Au-delà des normes : Comment l’accessibilité peut transformer les espaces publics

 

Pour les promoteurs immobiliers et les urbanistes, l’accessibilité est souvent perçue comme une simple obligation réglementaire plutôt qu’une véritable opportunité. Et si, au contraire, elle pouvait être un levier d’engagement, d’innovation et un facteur clé d’un environnement bâti plus vivant ?

Nous avons échangé avec Shay Erlich, fondateurice et directeurice exécutif.ve de Ready for Access, une entreprise spécialisée dans l’expérience du handicap qui accompagne les organisations dans la conception d’environnements véritablement inclusifs. Fort.e d’une expertise en consultation en accessibilité, en plaidoyer et en solutions créatives, iel a collaboré avec des acteurs du développement urbain, des espaces publics et du secteur culturel pour repenser l’accessibilité au-delà des normes et s’assurer que les personnes handicapées puissent s’approprier pleinement les lieux qu’elles fréquentent.

Dans cette discussion, Shay partage des perspectives précieuses sur l’importance d’intégrer l’accessibilité dès la conception d’un projet et sur la manière dont elle peut améliorer l’expérience de tous, tout en générant un impact durable.

Des enfants jouent sur une place publique avec des fontaines, y compris un enfant en fauteuil roulant profitant de l’eau.

Une place publique où des enfants, dont un en fauteuil roulant, interagissent joyeusement avec les fontaines d’eau. Empathy Retreat—Experience (Source Robert Barlea pour AMAIS, 2022)

MASSIVart : Comment avez-vous commencé à militer pour l’accessibilité ?

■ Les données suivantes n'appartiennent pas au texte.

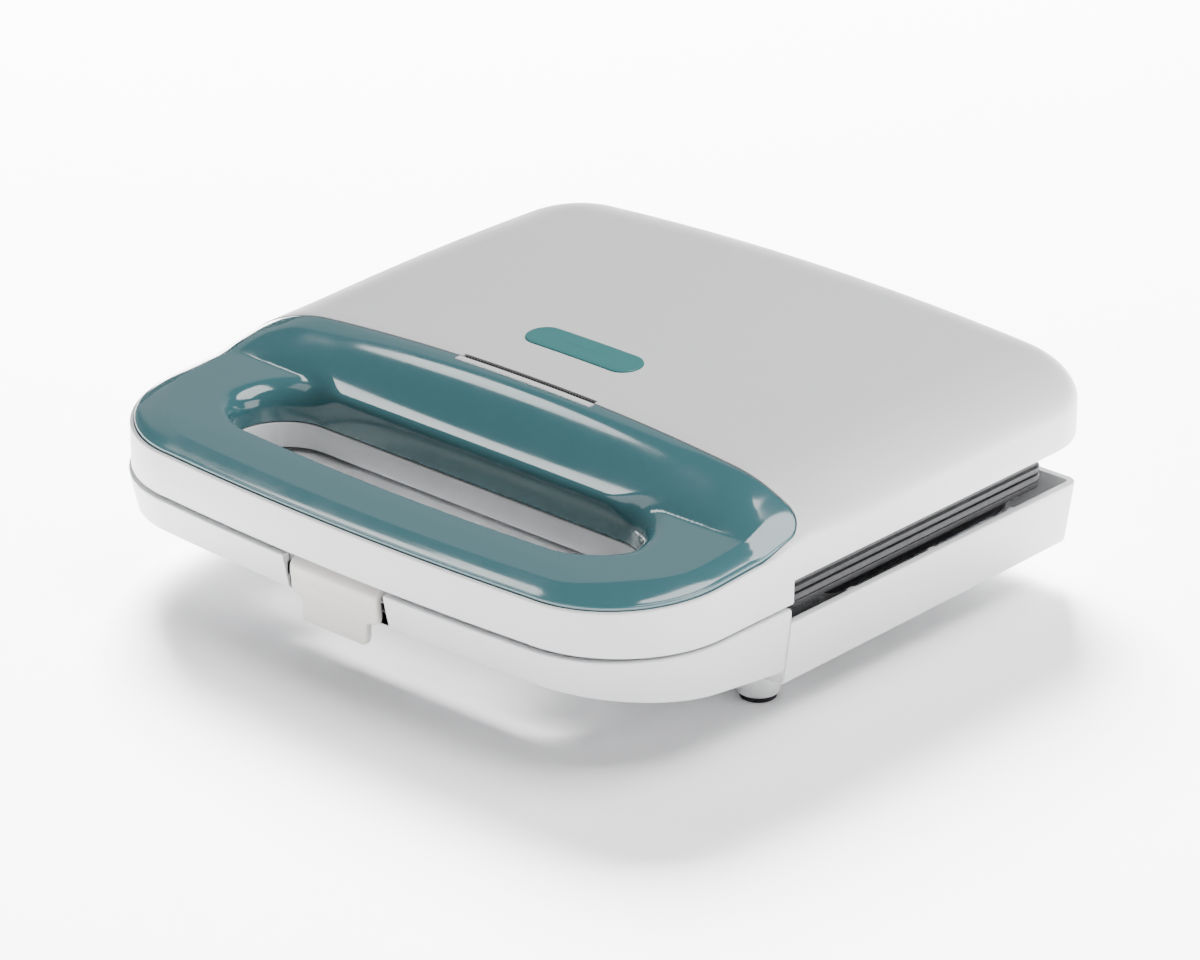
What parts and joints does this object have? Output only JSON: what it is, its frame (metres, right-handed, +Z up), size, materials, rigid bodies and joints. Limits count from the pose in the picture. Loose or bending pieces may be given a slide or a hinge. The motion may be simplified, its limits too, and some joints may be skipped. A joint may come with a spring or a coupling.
{
  "type": "sandwich toaster",
  "caption": "Hinged two-slice sandwich toaster with triangle pocket plates, a slotted grip and a swinging front latch.",
  "frame": {"origin": "middle of the footprint of the whole toaster, on the surface it stands on", "axes": "+X to the right as seen from the grip, +Y from the grip to the hinge, +Z up"},
  "size_m": [0.2276, 0.2248, 0.0745],
  "materials": {
    "body_white": "fine matte moulded texture",
    "grip_teal": "smooth gloss",
    "latch_cream": "satin",
    "plate_black": "non-stick coating on cast aluminium",
    "rubber_black": "matte",
    "screw_steel": "zinc plated",
    "heater_steel": "oxidised",
    "reflector_alu": "bright sheet",
    "ceramic_cream": "heat-proof moulding",
    "wire_red": "silicone sleeve",
    "badge_teal": "smooth gloss",
    "lens_smoked": "dark translucent strip",
    "holder_grey": "plain",
    "lamp_red": "neon lamp",
    "lamp_green": "neon lamp"
  },
  "bodies": {
    "base": {"base_shell": "body_white", "grip_deck": "body_white", "deck_screws": "screw_steel", "foot_pads": "rubber_black", "lower_plate": "plate_black", "lower_plate_screws": "screw_steel", "lower_element": "heater_steel", "lower_reflector": "reflector_alu", "terminal_block": "ceramic_cream", "base_wiring": "wire_red", "cord_gland": "rubber_black", "cord_clamp": "ceramic_cream", "clamp_screws": "screw_steel", "hinge_pins": "screw_steel"},
    "lid": {"lid_shell": "body_white", "handle_cover": "grip_teal", "cover_screws": "screw_steel", "badge": "badge_teal", "indicator_lens": "lens_smoked", "lamp_holder": "holder_grey", "power_lamp": "lamp_red", "ready_lamp": "lamp_green", "upper_plate": "plate_black", "upper_plate_screws": "screw_steel", "upper_element": "heater_steel", "upper_reflector": "reflector_alu", "thermostat": "heater_steel", "thermal_fuse": "screw_steel", "lid_wiring": "wire_red"},
    "latch": {"latch": "latch_cream", "latch_pin": "screw_steel"}
  },
  "joints": [
    {"name": "lid_hinge", "type": "hinge", "parent": "base", "child": "lid", "pos_m": [0, 0.0914, 0.036], "axis": [-1, 0, 0], "range_deg": [0, 100]},
    {"name": "latch_pivot", "type": "hinge", "parent": "lid", "child": "latch", "pos_m": [0, -0.1086, 0.0326], "axis": [-1, 0, 0], "range_deg": [-10, 75]}
  ]
}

Shay Erlich : Je n’ai jamais pris la décision consciente de devenir militant.e pour les droits des personnes handicapées – c’était une nécessité pour continuer à vivre normalement. Je suis devenu.e handicapé.e au début de la vingtaine, alors que j’étais encore à l’université et débutais ma carrière. Du jour au lendemain, j’ai dû expliquer mes besoins partout où j’allais, simplement pour pouvoir continuer à accéder aux mêmes espaces qu’auparavant.

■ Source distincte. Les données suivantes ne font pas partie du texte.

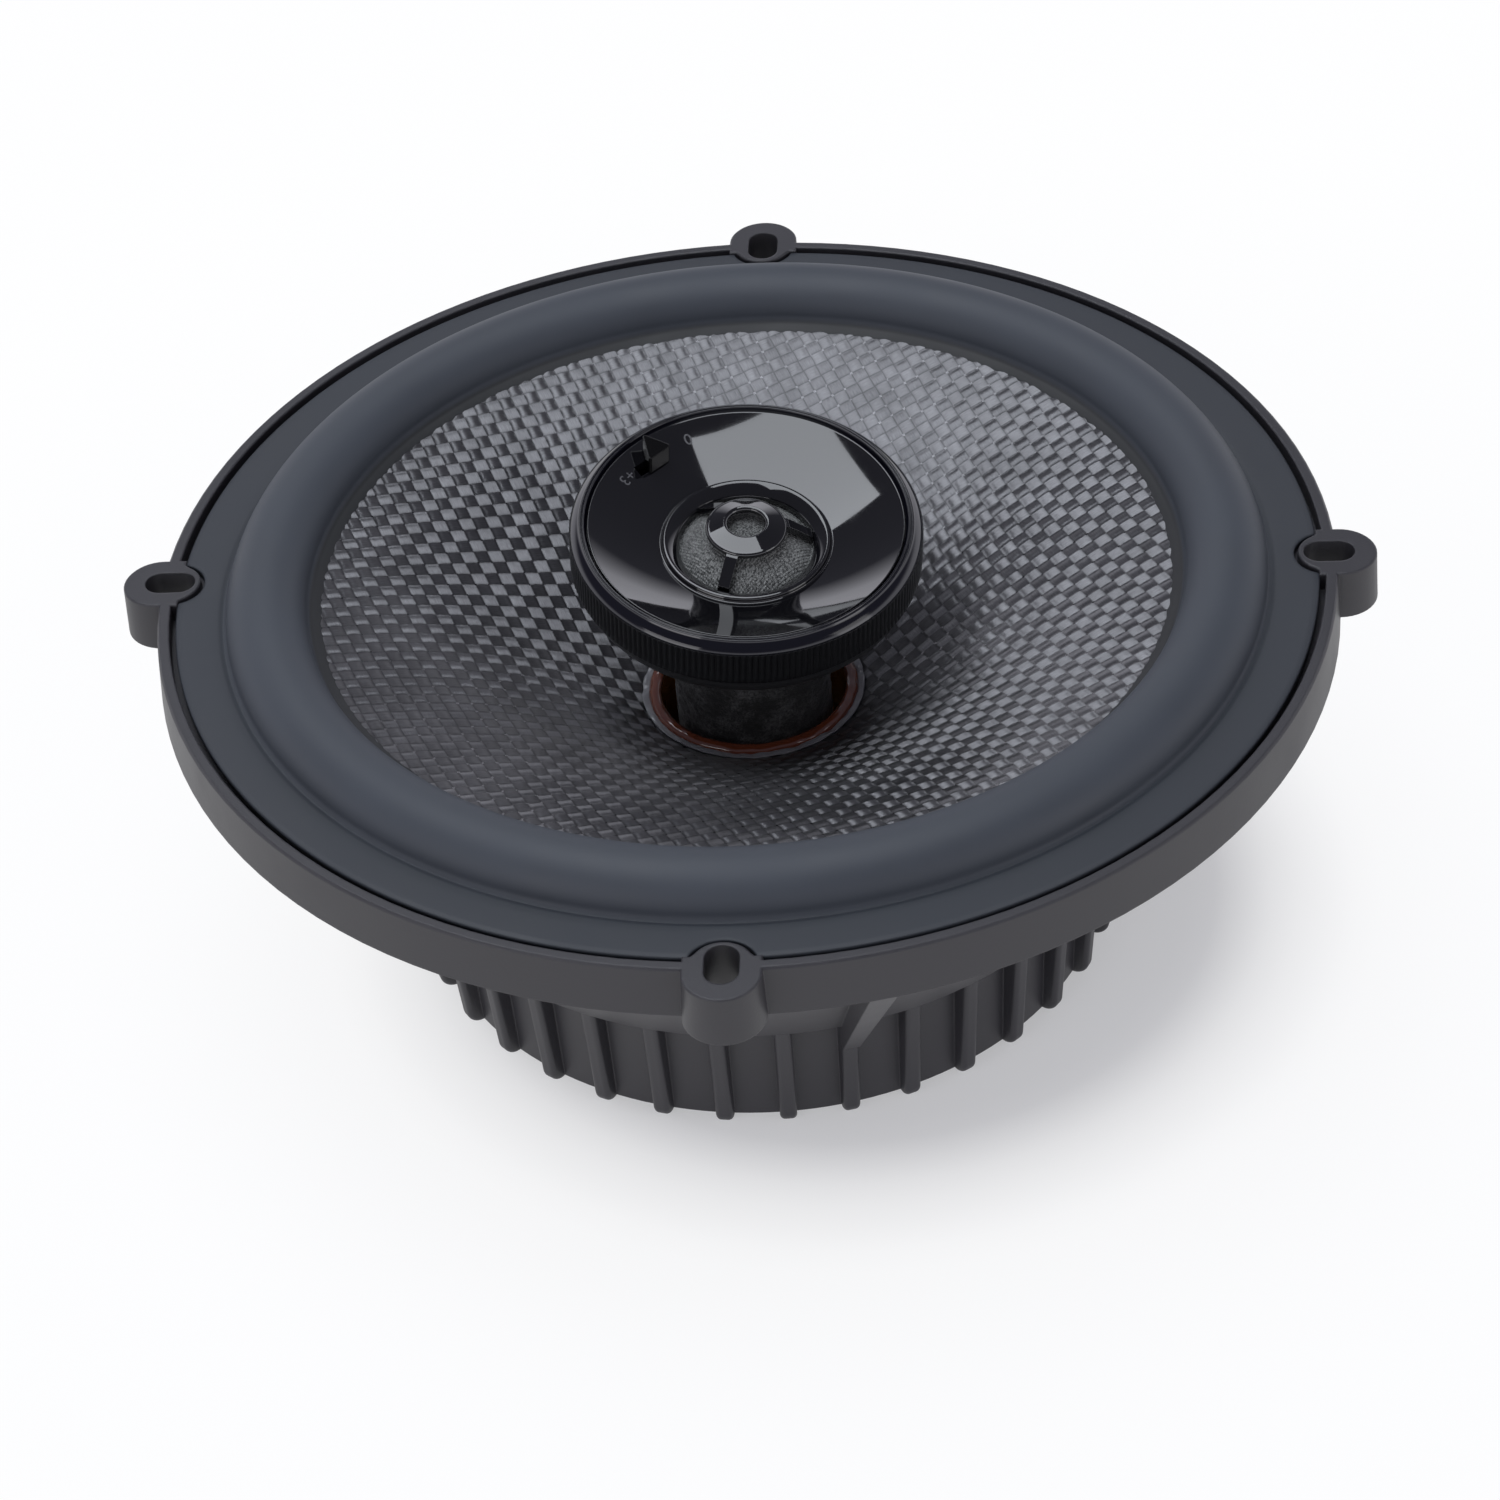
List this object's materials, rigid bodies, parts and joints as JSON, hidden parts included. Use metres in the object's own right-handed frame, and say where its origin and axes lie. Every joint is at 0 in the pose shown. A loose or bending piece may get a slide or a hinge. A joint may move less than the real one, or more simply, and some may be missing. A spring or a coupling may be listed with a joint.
{
  "type": "coaxial car speaker",
  "caption": "Coaxial car loudspeaker: woven cone and rubber surround in a ribbed cast basket, with a swivelling dome tweeter on a centre post over the ferrite motor.",
  "frame": {"origin": "on the speaker's axis, in the plane of the flange's underside, which meets the mounting panel", "axes": "+Z forwards along the axis, out of the cone towards the listener; the four mounting lugs are on +X, +Y, -X and -Y"},
  "size_m": [0.1682, 0.1682, 0.0696],
  "materials": {
    "basket": "satin black enamel with a fine grain",
    "surround_rubber": "matt butyl rubber",
    "cone_weave": "woven metallised composite, satin",
    "glue": "clear-white set adhesive",
    "former": "amber polyimide film",
    "collar": "amber reinforcing tape under varnish",
    "coil": "enamelled copper winding",
    "spider_cloth": "resin-treated woven cloth",
    "tinsel": "braided copper tinsel",
    "eyelet": "tinned brass",
    "steel": "zinc-plated steel",
    "ferrite": "sintered ferrite, ground faces",
    "cap_black": "satin black moulding",
    "post_black": "satin black moulding",
    "felt": "black felt",
    "cable": "black insulated twin lead",
    "ball": "acetal, semi-gloss",
    "trim": "dark metallic lacquer, knurled side",
    "gloss_black": "piano-black gloss",
    "housing": "fine textured moulding",
    "magnet_metal": "nickel plate",
    "foam": "closed-cell foam",
    "dome_cloth": "coated silk weave",
    "board": "solder-masked laminate",
    "capacitor": "shrink sleeve",
    "resistor": "cast ceramic",
    "tab": "tin-plated blade"
  },
  "bodies": {
    "basket": {"basket_frame": "basket", "surround": "surround_rubber", "spider": "spider_cloth", "tinsel_lead_positive": "tinsel", "tinsel_lead_negative": "tinsel", "top_plate": "steel", "ferrite_magnet": "ferrite", "t_yoke": "steel", "rear_cap": "cap_black", "motor_screws": "steel", "tweeter_post": "post_black", "post_felt": "felt", "post_nut": "steel", "post_washer": "steel", "tweeter_cable": "cable", "terminal_bracket": "cap_black", "terminal_block": "cap_black", "terminal_tab_positive": "tab", "terminal_tab_negative": "tab", "terminal_rivets": "eyelet"},
    "cone_assembly": {"cone": "cone_weave", "neck_glue": "glue", "voice_coil_former": "former", "former_collar": "collar", "voice_coil": "coil", "lead_eyelets": "eyelet"},
    "tweeter_pivot": {"pivot_ball": "ball", "pivot_clip": "steel"},
    "tweeter_head": {"trim_ring": "trim", "tweeter_faceplate": "gloss_black", "dome_guard": "gloss_black", "tweeter_housing": "housing", "tweeter_pot": "magnet_metal", "tweeter_magnet": "magnet_metal", "tweeter_pole_plate": "magnet_metal", "dome_damper": "foam", "dome_suspension": "dome_cloth", "level_switch_body": "housing", "switch_board": "board", "crossover_capacitor": "capacitor", "level_resistor": "resistor", "head_lead": "cable"},
    "dome_assembly": {"tweeter_dome": "dome_cloth", "tweeter_coil_former": "former", "tweeter_coil": "coil"},
    "level_switch": {"level_switch_knob": "cap_black"}
  },
  "joints": [
    {"name": "cone_travel", "type": "slide", "parent": "basket", "child": "cone_assembly", "axis": [0, 0, 1], "range_m": [-0.004, 0.004], "stiffness_N_per_m": 2500, "deforming": ["surround", "spider", "tinsel_lead_positive", "tinsel_lead_negative"]},
    {"name": "tweeter_turn", "type": "hinge", "parent": "basket", "child": "tweeter_pivot", "pos_m": [0, 0, 0.00255], "axis": [0, 0, 1], "range_deg": [-170, 170]},
    {"name": "tweeter_tilt", "type": "hinge", "parent": "tweeter_pivot", "child": "tweeter_head", "pos_m": [0, 0, 0.00255], "axis": [0.9135, 0.4067, 0], "range_deg": [-18.8, 1.2]},
    {"name": "dome_travel", "type": "slide", "parent": "tweeter_head", "child": "dome_assembly", "axis": [0.0622, -0.1398, 0.9882], "range_m": [-0.00025, 0.00025], "stiffness_N_per_m": 300, "deforming": ["dome_suspension"]},
    {"name": "level_switch", "type": "slide", "parent": "tweeter_head", "child": "level_switch", "axis": [-0.6965, -0.7153, -0.0573], "range_m": [0, 0.002]}
  ]
}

Avec le temps, j’ai compris que j’avais un talent pour aider les autres à mieux saisir la complexité de l’accessibilité. À chaque fois que je pensais pouvoir prendre du recul, une nouvelle opportunité se présentait, et je ne pouvais pas m’empêcher de vouloir rendre les espaces plus inclusifs.

MASSIVart : En quoi le placemaking créatif peut-il favoriser l’accessibilité et l’inclusion ?

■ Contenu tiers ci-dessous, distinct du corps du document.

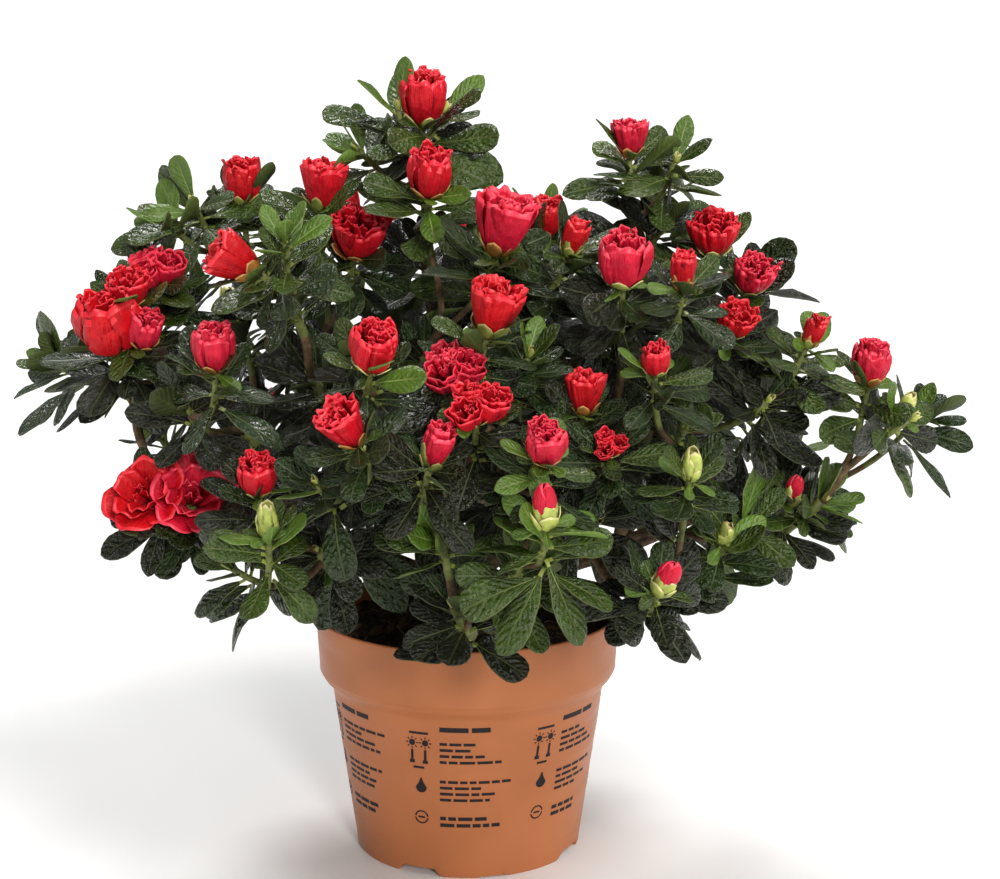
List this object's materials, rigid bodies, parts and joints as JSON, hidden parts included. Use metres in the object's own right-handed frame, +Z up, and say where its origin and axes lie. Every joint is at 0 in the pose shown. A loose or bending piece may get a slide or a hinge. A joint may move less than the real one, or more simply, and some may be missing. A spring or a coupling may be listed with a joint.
{
  "type": "potted azalea",
  "caption": "Potted azalea shrub: a short forking trunk, tapering boughs, a full crown in foliage masses, soil, and a tapered plastic pot with a collar and notched feet.",
  "frame": {"origin": "on the pot's axis, at the level its feet stand on, which is the bottom centre of the whole plant's box", "axes": "+Z up along the pot's axis; +X to the plant's right across the crown's widest spread; -Y to the plant's front"},
  "size_m": [0.4497, 0.3715, 0.3697],
  "materials": {
    "pot_plastic": "satin",
    "soil": "matte",
    "bark": "matte",
    "foliage": "satin",
    "petals": "matte",
    "buds": "matte",
    "print": "matte"
  },
  "bodies": {
    "root": {"pot": "pot_plastic", "soil": "soil", "trunk": "bark", "bough_back_high": "bark", "bough_back_left": "bark", "bough_back_low": "bark", "bough_back_right": "bark", "bough_front_left": "bark", "bough_front_low": "bark", "bough_front_right": "bark", "bough_left_high": "bark", "bough_left_low": "bark", "bough_left_out": "bark", "bough_right_high": "bark", "bough_right_low": "bark", "bough_right_out": "bark", "bough_top": "bark", "foliage_back_high_left": "foliage", "foliage_back_high_right": "foliage", "foliage_back_low": "foliage", "foliage_back_low_left": "foliage", "foliage_back_low_right": "foliage", "foliage_back_mid": "foliage", "foliage_back_mid_left": "foliage", "foliage_back_mid_right": "foliage", "foliage_front_foot": "foliage", "foliage_front_high": "foliage", "foliage_front_low": "foliage", "foliage_front_low_left": "foliage", "foliage_front_mid": "foliage", "foliage_front_mid_left": "foliage", "foliage_front_right": "foliage", "foliage_front_right_low": "foliage", "foliage_high_middle": "foliage", "foliage_left_high": "foliage", "foliage_left_high_back": "foliage", "foliage_left_high_front": "foliage", "foliage_left_low": "foliage", "foliage_left_low_back": "foliage", "foliage_left_low_front": "foliage", "foliage_left_mid": "foliage", "foliage_left_mid_front": "foliage", "foliage_left_out": "foliage", "foliage_right_front_high": "foliage", "foliage_right_high": "foliage", "foliage_right_high_out": "foliage", "foliage_right_low": "foliage", "foliage_right_low_back": "foliage", "foliage_right_low_front": "foliage", "foliage_right_mid_back": "foliage", "foliage_right_mid_front": "foliage", "foliage_right_out": "foliage", "foliage_top": "foliage", "foliage_top_front": "foliage"}
  },
  "joints": []
}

Shay Erlich : Le placemaking créatif consiste à concevoir des villes et des espaces publics qui encouragent l’interaction. Il y a une puissance indéniable dans des structures audacieuses, des couleurs vibrantes et des éléments interactifs – mais pour qu’ils aient un réel impact, ils doivent être accessibles à tous.

Les personnes handicapées veulent s’approprier les espaces publics comme tout le monde. Nous voulons jouer, nous émerveiller, nous connecter aux autres. Le défi, c’est de garantir que nous ayons les moyens d’y accéder pleinement. L’accessibilité ne se limite pas aux normes : il s’agit de créer des espaces où chacun se sent légitime et à sa place.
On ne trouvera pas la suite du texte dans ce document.